* What is required *
Reproduce the full listing that appears beneath this instruction exactly.

* Dataset excerpt *
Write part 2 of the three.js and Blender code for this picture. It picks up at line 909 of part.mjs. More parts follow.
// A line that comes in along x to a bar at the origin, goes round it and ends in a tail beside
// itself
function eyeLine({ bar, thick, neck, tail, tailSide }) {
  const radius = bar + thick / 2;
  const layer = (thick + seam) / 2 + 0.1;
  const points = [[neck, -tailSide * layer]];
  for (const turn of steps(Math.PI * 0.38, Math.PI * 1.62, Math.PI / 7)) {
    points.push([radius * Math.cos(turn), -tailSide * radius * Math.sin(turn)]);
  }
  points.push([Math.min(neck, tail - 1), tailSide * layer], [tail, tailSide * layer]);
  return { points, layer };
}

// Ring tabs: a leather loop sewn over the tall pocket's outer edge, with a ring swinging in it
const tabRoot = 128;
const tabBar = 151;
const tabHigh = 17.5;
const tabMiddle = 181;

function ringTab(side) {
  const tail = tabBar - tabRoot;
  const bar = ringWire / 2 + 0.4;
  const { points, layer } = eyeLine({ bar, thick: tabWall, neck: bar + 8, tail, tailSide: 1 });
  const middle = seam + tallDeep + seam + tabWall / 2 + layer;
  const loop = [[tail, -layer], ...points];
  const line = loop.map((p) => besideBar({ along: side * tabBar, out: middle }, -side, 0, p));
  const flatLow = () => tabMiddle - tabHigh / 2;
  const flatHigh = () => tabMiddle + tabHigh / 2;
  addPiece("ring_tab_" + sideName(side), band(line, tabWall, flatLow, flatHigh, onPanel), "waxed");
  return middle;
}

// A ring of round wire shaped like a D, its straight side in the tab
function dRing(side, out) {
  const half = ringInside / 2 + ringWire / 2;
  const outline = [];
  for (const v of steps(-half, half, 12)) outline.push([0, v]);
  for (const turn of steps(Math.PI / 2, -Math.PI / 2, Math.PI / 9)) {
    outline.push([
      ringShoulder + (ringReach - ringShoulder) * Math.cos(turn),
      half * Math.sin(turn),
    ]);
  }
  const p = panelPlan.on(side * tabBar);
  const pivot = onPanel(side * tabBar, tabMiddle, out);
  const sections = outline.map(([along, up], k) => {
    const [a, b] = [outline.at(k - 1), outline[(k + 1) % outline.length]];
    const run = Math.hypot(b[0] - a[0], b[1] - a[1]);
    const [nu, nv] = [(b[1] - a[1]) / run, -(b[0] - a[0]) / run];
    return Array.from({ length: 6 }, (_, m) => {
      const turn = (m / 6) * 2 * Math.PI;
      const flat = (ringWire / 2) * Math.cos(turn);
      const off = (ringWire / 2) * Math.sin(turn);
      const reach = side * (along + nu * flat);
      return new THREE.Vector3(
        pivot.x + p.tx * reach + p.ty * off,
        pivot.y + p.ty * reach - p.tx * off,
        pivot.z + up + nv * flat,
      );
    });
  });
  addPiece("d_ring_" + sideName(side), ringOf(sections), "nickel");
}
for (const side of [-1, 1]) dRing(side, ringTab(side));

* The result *
Write part 2 of the three.js and Blender code for this picture. It picks up at line 909 of part.mjs. More parts follow.
// A line that comes in along x to a bar at the origin, goes round it and ends in a tail beside
// itself
function eyeLine({ bar, thick, neck, tail, tailSide }) {
  const radius = bar + thick / 2;
  const layer = (thick + seam) / 2 + 0.1;
  const points = [[neck, -tailSide * layer]];
  for (const turn of steps(Math.PI * 0.38, Math.PI * 1.62, Math.PI / 7)) {
    points.push([radius * Math.cos(turn), -tailSide * radius * Math.sin(turn)]);
  }
  points.push([Math.min(neck, tail - 1), tailSide * layer], [tail, tailSide * layer]);
  return { points, layer };
}

// Ring tabs: a leather loop sewn over the tall pocket's outer edge, with a ring swinging in it
const tabRoot = 128;
const tabBar = 151;
const tabHigh = 17.5;
const tabMiddle = 181;

function ringTab(side) {
  const tail = tabBar - tabRoot;
  const bar = ringWire / 2 + 0.4;
  const { points, layer } = eyeLine({ bar, thick: tabWall, neck: bar + 8, tail, tailSide: 1 });
  const middle = seam + tallDeep + seam + tabWall / 2 + layer;
  const loop = [[tail, -layer], ...points];
  const line = loop.map((p) => besideBar({ along: side * tabBar, out: middle }, -side, 0, p));
  const flatLow = () => tabMiddle - tabHigh / 2;
  const flatHigh = () => tabMiddle + tabHigh / 2;
  addPiece("ring_tab_" + sideName(side), band(line, tabWall, flatLow, flatHigh, onPanel), "waxed");
  return middle;
}

// A ring of round wire shaped like a D, its straight side in the tab
function dRing(side, out) {
  const half = ringInside / 2 + ringWire / 2;
  const outline = [];
  for (const v of steps(-half, half, 12)) outline.push([0, v]);
  for (const turn of steps(Math.PI / 2, -Math.PI / 2, Math.PI / 9)) {
    outline.push([
      ringShoulder + (ringReach - ringShoulder) * Math.cos(turn),
      half * Math.sin(turn),
    ]);
  }
  const p = panelPlan.on(side * tabBar);
  const pivot = onPanel(side * tabBar, tabMiddle, out);
  const sections = outline.map(([along, up], k) => {
    const [a, b] = [outline.at(k - 1), outline[(k + 1) % outline.length]];
    const run = Math.hypot(b[0] - a[0], b[1] - a[1]);
    const [nu, nv] = [(b[1] - a[1]) / run, -(b[0] - a[0]) / run];
    return Array.from({ length: 6 }, (_, m) => {
      const turn = (m / 6) * 2 * Math.PI;
      const flat = (ringWire / 2) * Math.cos(turn);
      const off = (ringWire / 2) * Math.sin(turn);
      const reach = side * (along + nu * flat);
      return new THREE.Vector3(
        pivot.x + p.tx * reach + p.ty * off,
        pivot.y + p.ty * reach - p.tx * off,
        pivot.z + up + nv * flat,
      );
    });
  });
  addPiece("d_ring_" + sideName(side), ringOf(sections), "nickel");
}
for (const side of [-1, 1]) dRing(side, ringTab(side));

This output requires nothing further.